Читаем Топографии популярной культуры полностью

Мы согласны с Давором Джалто (Dzalto 2013: 12), который пишет, что «их акция вызвала столь жесткую ответную реакцию именно потому, что они затронули этот псевдодуховный аспект современной российской политики отношений церкви и государства». Однако в то же самое время важно отметить, что кульминационное действие, во время которого символически была растоптана метафизическая и квазирелигиозная «аура» официальной «массовой культуры», происходило в гендерно маркированном пространстве – на амвоне. Это еще одно запретное место, сцена, откуда группа критикует вертикальную иерархию власти и призывает к горизонтальному разнообразию церковной общины, включая членов ЛГБТ-сообщества и феминисток.
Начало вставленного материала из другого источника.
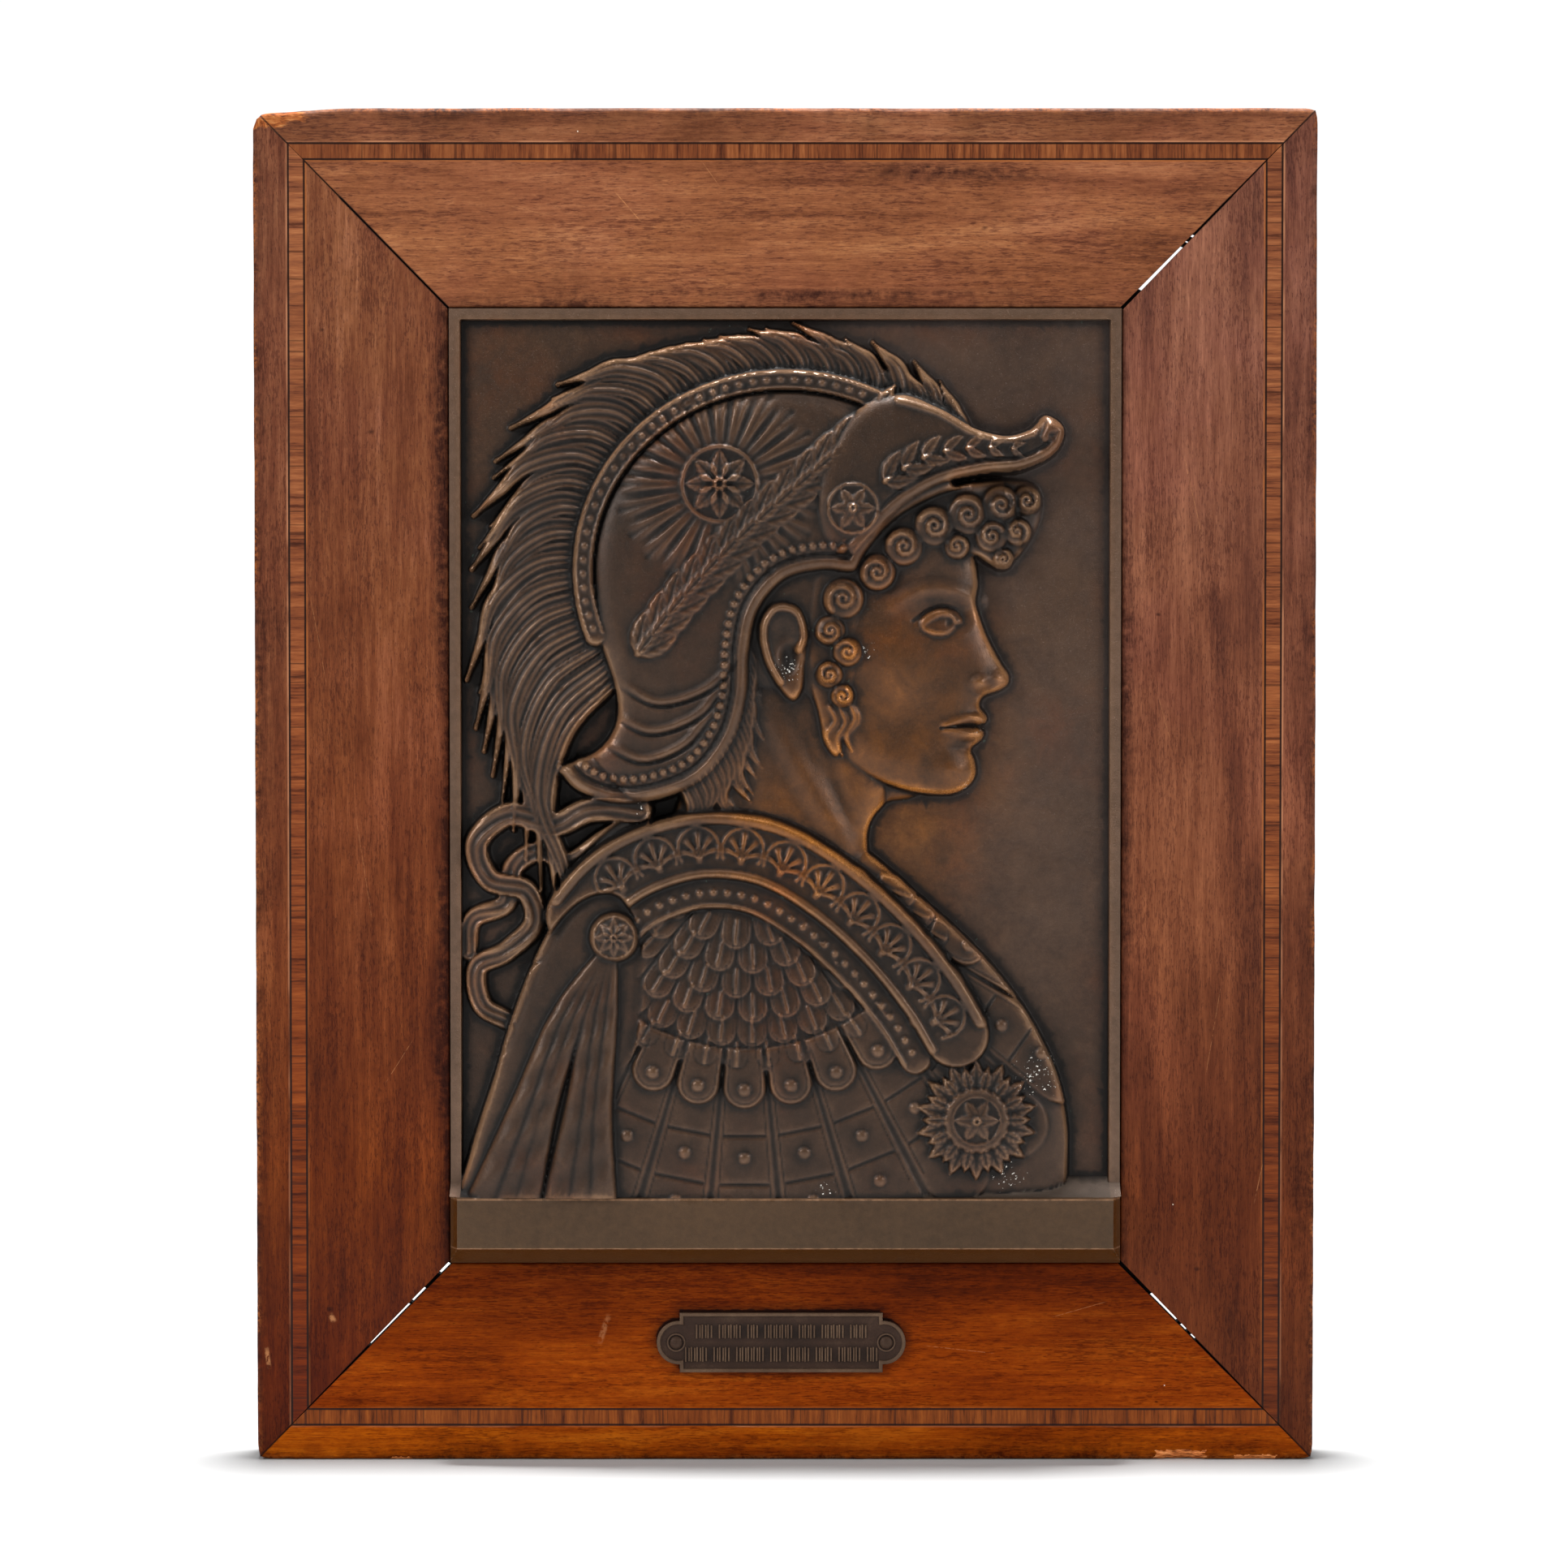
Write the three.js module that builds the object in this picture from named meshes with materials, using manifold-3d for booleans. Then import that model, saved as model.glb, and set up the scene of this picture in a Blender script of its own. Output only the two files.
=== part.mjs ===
// Relief plaque: a cast bronze relief of a helmeted youth in a mitred mahogany frame with a crossbanded
// inlay, and a small bronze nameplate pinned to the bottom board.
// Millimetres, +Z up. The front faces -Y and the flat back of the frame lies on y = 0. The origin is the
// point on the back of the top board where the plaque is held to a wall.
import * as THREE from "three";
import { mergeVertices } from "three/addons/utils/BufferGeometryUtils.js";
import Module from "manifold-3d";

// Frame
const FRAME_W = 262;
const FRAME_H = 334;
const SIDE_BOARD = 48; // width of the left and right boards
const END_BOARD = 49; // width of the top and bottom boards
const BOARD_T = 15;
const LIP_W = 6; // lip at the back of each board that the bronze rests on
const LIP_T = 5;
const ARRIS = 0.5; // worn outer edge of each board
const MITRE_SLACK = { topLeft: 0.3, topRight: 0.6, bottomRight: 0.7, bottomLeft: 0.65 }; // open inner corners
const BAND_IN = 8.5; // from the outer edge to the inlay band
const BAND_W = 4.4;
const BAND_T = 1;
const MOUNT_DOWN = END_BOARD / 2; // from the frame's top edge to the wall mount

// Bronze, measured in its own plane: x from its middle, z from its bottom edge, heights from its ground
const FIT = 0.3; // gap between the bronze and each board
const BRONZE_W = FRAME_W - 2 * SIDE_BOARD - 2 * FIT;
const BRONZE_H = FRAME_H - 2 * END_BOARD - 2 * FIT;
const GROUND_T = 8.5; // from the back of the bronze to its ground
const RIM_W = 2.6;
const RIM_H = 2.5;
const RIM_DRAFT = 0.4;
const TABLET_H = 9;
const TABLET_LOW = 4.2; // its bottom bevel ends here
const TABLET_TOP = 16.5;
const TABLET_END = 2; // width of its end bevels
const SHELF_TOP = 21.3;
const SHELF_H = 7.2;
const STEP = 0.8; // spacing of the sampled heights
const RELIEF_POINTS = 4350;
const SWAP_PASSES = 5;

// Nameplate
const PLATE_L = 50.2;
const PLATE_H = 14.8;
const PLATE_T = 1.1;
const LOBE_AT = 25.4; // middle of each round end
const LOBE_R = 5.4;
const LOBE_SIDES = 28;
const BORDER_W = 0.9;
const BORDER_H = 0.5;
const PLATE_AT = { x: -1, up: 29.4 }; // its middle, up from the frame's bottom edge
const SINK = 0.2; // how far the raised border goes into the plate
const PIN_AT = 26;
const PIN_HEAD_R = 1.6;
const PIN_HEAD_H = 0.8;
const PIN_R = 0.6;
const PIN_L = 6;
const PIN_HOLE_R = 0.95;
const PIN_SIDES = 12;

const TINY = 1e-4;

const degrees = (a) => a * Math.PI / 180;
const clamp = (v, low = 0, high = 1) => Math.min(high, Math.max(low, v));
const ease = (t) => clamp(t) ** 2 * (3 - 2 * clamp(t));
const halfRound = (q) => Math.sqrt(Math.max(0, 1 - q * q));
const bell = (q) => (q < 1 ? 0.5 + 0.5 * Math.cos(Math.PI * q) : 0);
const range = (n) => Array.from({ length: n }, (_, i) => i);
const between = (a, b, n) => range(n).map((i) => a + (b - a) * i / (n - 1));
const call = (value, ...args) => (typeof value === "function" ? value(...args) : value);

// ---- Curves in the plane of the bronze: lists of [x, z] ----

function spline(points, closed = false, per = 8) {
  const path = points.map(([x, z]) => new THREE.Vector3(x, z, 0));
  const curve = new THREE.CatmullRomCurve3(path, closed, "catmullrom", 0.5);
  const spans = closed ? points.length : points.length - 1;
  const out = curve.getPoints(spans * per).map((p) => [p.x, p.y]);
  return closed ? out.slice(0, -1) : out;
}

function arc(cx, cz, rx, rz, a0, a1, n = 24) {
  return between(degrees(a0), degrees(a1), n).map((a) => [cx + rx * Math.cos(a), cz + rz * Math.sin(a)]);
}

function headings(path) {
  return path.map((_, i) => {
    const a = path[Math.max(0, i - 1)];
    const b = path[Math.min(path.length - 1, i + 1)];
    return Math.atan2(b[1] - a[1], b[0] - a[0]);
  });
}

function offset(path, by) {
  const turn = headings(path);
  return path.map(([x, z], i) => [x - by * Math.sin(turn[i]), z + by * Math.cos(turn[i])]);
}

/** Evenly spaced places along a path: x, z and the heading in degrees. */
function walk(path, step) {
  const turn = headings(path);
  const run = [0];
  for (let i = 1; i < path.length; i += 1) {
    run.push(run[i - 1] + Math.hypot(path[i][0] - path[i - 1][0], path[i][1] - path[i - 1][1]));
  }
  const total = run.at(-1);
  const n = Math.max(1, Math.round(total / step));
  let i = 0;
  return range(n).map((k) => {
    const s = (k + 0.5) * total / n;
    while (run[i + 1] < s) i += 1;
    const f = (s - run[i]) / (run[i + 1] - run[i]);
    const bend = Math.atan2(Math.sin(turn[i + 1] - turn[i]), Math.cos(turn[i + 1] - turn[i]));
    return [
      path[i][0] + f * (path[i + 1][0] - path[i][0]),
      path[i][1] + f * (path[i + 1][1] - path[i][1]),
      (turn[i] + f * bend) * 180 / Math.PI,
    ];
  });
}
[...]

Выступление женской группы в церкви и на амвоне становится пророческим знаком для нового окружения; там, где гендер создается ритуальными жестами, там же он соответственно и разрушается, если подобные выступления проводить достаточно часто (Butler 1999). Подобное смещение активизирует обсуждение вопросов об усиливающейся роли женщин в православии (Denysenko 2013: 1078) и критикует ренессанс мизогинизма (Горичева 1996: 81, 83, 184; см. также: Bremer 2013: 8), когда женщина рассматривается как лояльная безгласная единица церковной иерархии. Перформанс обнаружил, что Русская православная церковь не является единой[112] и не представляет собой стабильный и неизменный патриархальный институт. Становится очевидным, что группа не делает ничего иного, кроме как подражает перформатичности самой церкви, и этим подражанием показывает, как реальность создается путем ритуальных практик и деконструируется теми же повторяющимися жестами. И для панк-, и для церковной литургии основополагающей является концепция перформативности, которая состоит в повторении определенных стилей и жестов с тем, чтобы создать желаемую реальность. Перформанс Pussy Riot выстраивается на глубоком знании православной литургии, чему подтверждение, например, использование «Всенощного бдения» Рахманинова или жеста крестного знамения (Denysenko 2013: 1071). Таким же повторением жестов участницы группы подрывают и слаженное взаимодействие официальной церкви и государственной власти.

Официальная «симфония» разоблачается жестами, появившимися в культуре русского карнавала и церковных традиций, в соединении с народным искусством скоморохов и с духовной традицией юродства – смех и смирение. Ризоматические логики выражают непрерывное изменение процессуального построения идентичности как соединяющего и разъединяющего, возвращающегося назад и непредсказуемого. Различные линии и традиции могут быть или разрушены, или введены в игру. Перформанс включает в себя одновременно различные диспозиции протеста – против тотального государственного контроля, против религиозного вмешательства в семейные коды и образование, за право распоряжаться своим телом, за право вести богословский спор и за пересмотр понятия кощунства, а также за постмодернистский феминистский арт-перформанс, поддерживая политическое диссидентство, вмешательство, разрыв и конфликт как составляющие части эстетики панка. Посредством пародии на горизонтальные и антииерархические связи («и…и…и»), связывая элитное с простонародным, сакральное с профанным, перформансы создают своеобразный вид демократической культурной утопии. Это показано, когда с амвона взгляд уводится в перспективу за горизонт (West-Pavlov 2009: 202–204), по направлению к тому, что еще не может быть представлено в социально кодированных практиках русской церкви и общества. Эта утопическая идея с ее очевидной связью с паратактической перспективой предсказывает и рисует мир, где «<…> нарративные эпизоды располагаются на одной линии без какой-либо субординации» (Donovan 1991: 87). Это позволяет избежать иерархического ранжирования разных вещей, ценностей, исторических событий и мест, которые рассматриваются с одной и той же шкалой неиерархического синтаксиса – подиум рядом с амвоном. Стиль перформансов «бей-беги» находится в постоянном процессе «становления» и может быть назван наивно-невинным стилем, поскольку здесь как будто нет никакой предварительно созданной организационной схемы, а есть непосредственная и эмоциональная реакция на окружающую среду и ситуацию. Это может раздражать людей, привыкших к авторитарной иерархии и незнакомых с эстетикой номадизма.